JSON records of objects
↓

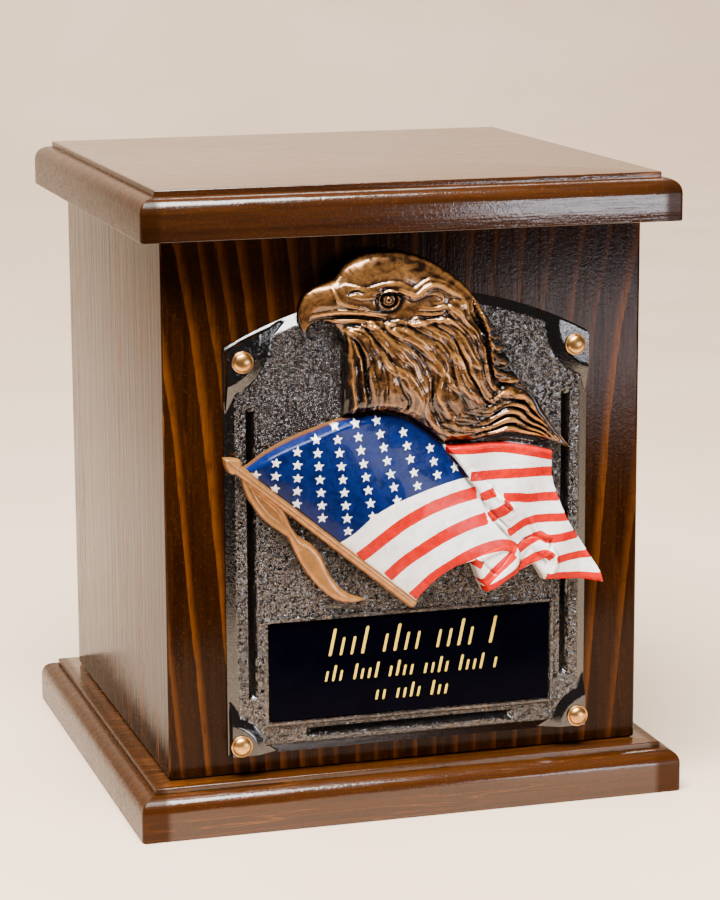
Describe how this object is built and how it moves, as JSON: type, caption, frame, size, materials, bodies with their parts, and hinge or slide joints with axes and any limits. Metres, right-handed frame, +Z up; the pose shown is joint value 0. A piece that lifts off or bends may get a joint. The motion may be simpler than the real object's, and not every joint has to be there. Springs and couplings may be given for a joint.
{
  "type": "cremation urn box",
  "caption": "Hollow wooden urn box with a lift-off moulded lid, a moulded base, and a cast front plaque of an eagle's head over a flag on a staff, with a blank-style nameplate.",
  "frame": {"origin": "middle of the base board's underside", "axes": "+Z up, -Y towards the front with the plaque, +X to the right as seen from the front"},
  "size_m": [0.224, 0.216, 0.2526],
  "materials": {
    "stained_wood": "dark walnut stain under satin-gloss lacquer, amber streaks in the grain",
    "panel_cast": "cast metal, crackled field, pewter-brown with bronze rubbed highlights, clear gloss coat",
    "black_plate": "flat glossy black with pale gold strokes in the inscription's place",
    "eagle_bronze": "antique bronze with a dark wash in the recesses, clear gloss coat",
    "flag_enamel": "glossy enamel in red, white and blue; staff, finial and ribbon in tan gold",
    "tack_brass": "satin brass dome"
  },
  "bodies": {
    "root": {"base_board": "stained_wood", "front_board": "stained_wood", "back_board": "stained_wood", "left_board": "stained_wood", "right_board": "stained_wood", "lid_board": "stained_wood", "plaque_panel": "panel_cast", "nameplate": "black_plate", "eagle": "eagle_bronze", "flag": "flag_enamel", "tack_top_left": "tack_brass", "tack_top_right": "tack_brass", "tack_bottom_left": "tack_brass", "tack_bottom_right": "tack_brass"}
  },
  "joints": []
}
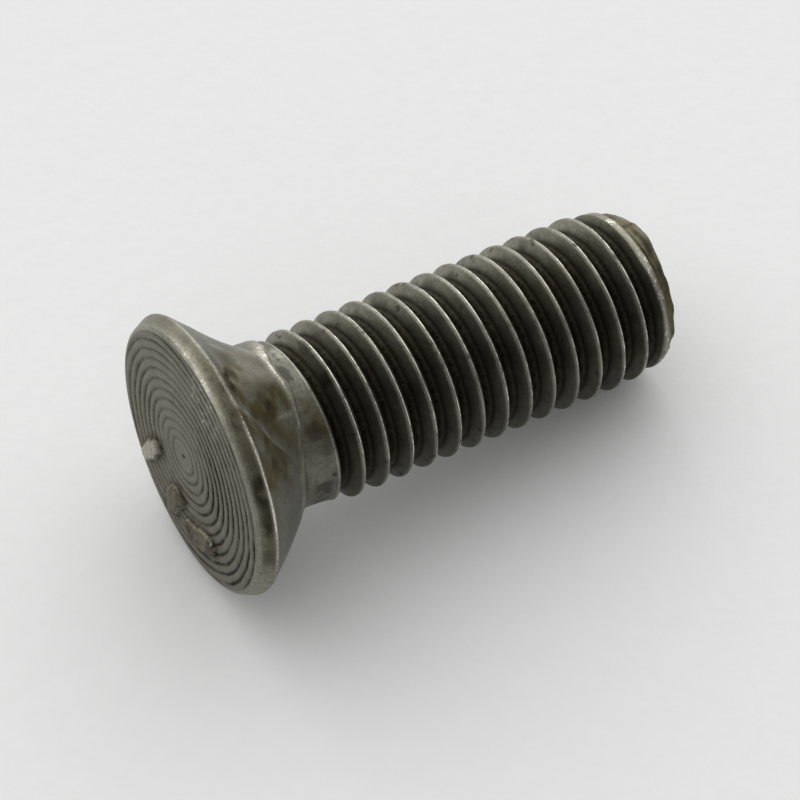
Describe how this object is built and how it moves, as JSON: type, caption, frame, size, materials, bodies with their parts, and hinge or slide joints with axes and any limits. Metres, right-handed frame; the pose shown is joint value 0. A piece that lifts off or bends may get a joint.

↑

WHAT IS NEEDED:
Extract all of the data shown above without alteration.

OUTPUT BELOW:
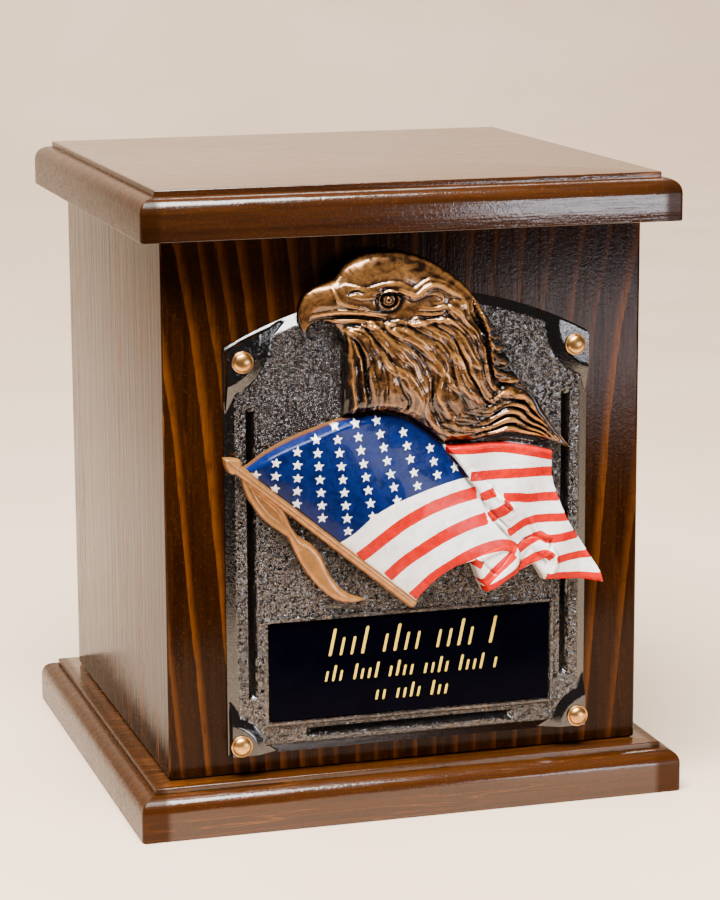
Describe how this object is built and how it moves, as JSON: type, caption, frame, size, materials, bodies with their parts, and hinge or slide joints with axes and any limits. Metres, right-handed frame, +Z up; the pose shown is joint value 0. A piece that lifts off or bends may get a joint. The motion may be simpler than the real object's, and not every joint has to be there. Springs and couplings may be given for a joint.
{
  "type": "cremation urn box",
  "caption": "Hollow wooden urn box with a lift-off moulded lid, a moulded base, and a cast front plaque of an eagle's head over a flag on a staff, with a blank-style nameplate.",
  "frame": {"origin": "middle of the base board's underside", "axes": "+Z up, -Y towards the front with the plaque, +X to the right as seen from the front"},
  "size_m": [0.224, 0.216, 0.2526],
  "materials": {
    "stained_wood": "dark walnut stain under satin-gloss lacquer, amber streaks in the grain",
    "panel_cast": "cast metal, crackled field, pewter-brown with bronze rubbed highlights, clear gloss coat",
    "black_plate": "flat glossy black with pale gold strokes in the inscription's place",
    "eagle_bronze": "antique bronze with a dark wash in the recesses, clear gloss coat",
    "flag_enamel": "glossy enamel in red, white and blue; staff, finial and ribbon in tan gold",
    "tack_brass": "satin brass dome"
  },
  "bodies": {
    "root": {"base_board": "stained_wood", "front_board": "stained_wood", "back_board": "stained_wood", "left_board": "stained_wood", "right_board": "stained_wood", "lid_board": "stained_wood", "plaque_panel": "panel_cast", "nameplate": "black_plate", "eagle": "eagle_bronze", "flag": "flag_enamel", "tack_top_left": "tack_brass", "tack_top_right": "tack_brass", "tack_bottom_left": "tack_brass", "tack_bottom_right": "tack_brass"}
  },
  "joints": []
}
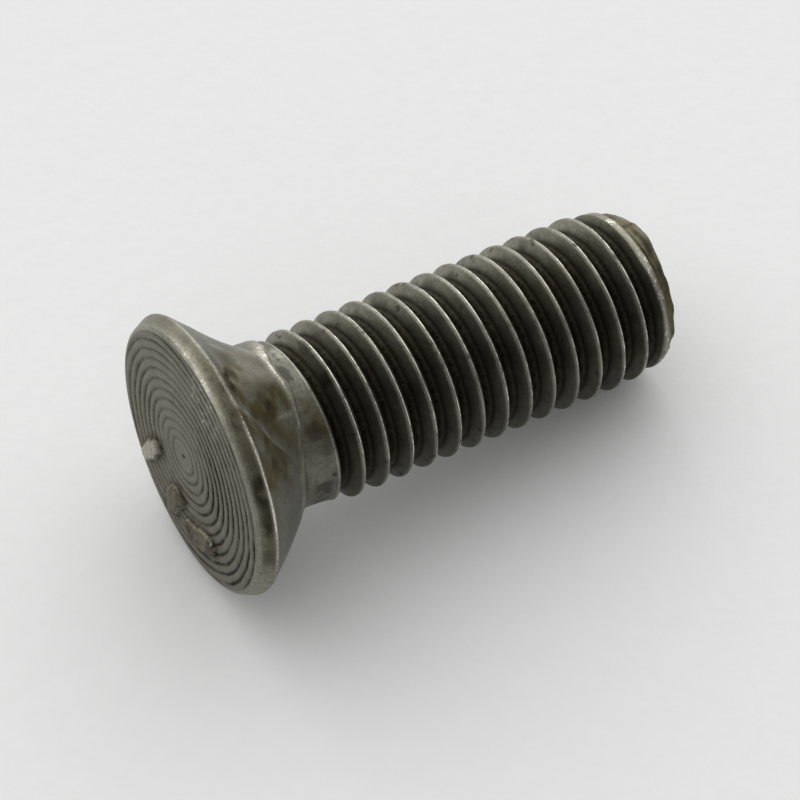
Describe how this object is built and how it moves, as JSON: type, caption, frame, size, materials, bodies with their parts, and hinge or slide joints with axes and any limits. Metres, right-handed frame; the pose shown is joint value 0. A piece that lifts off or bends may get a joint.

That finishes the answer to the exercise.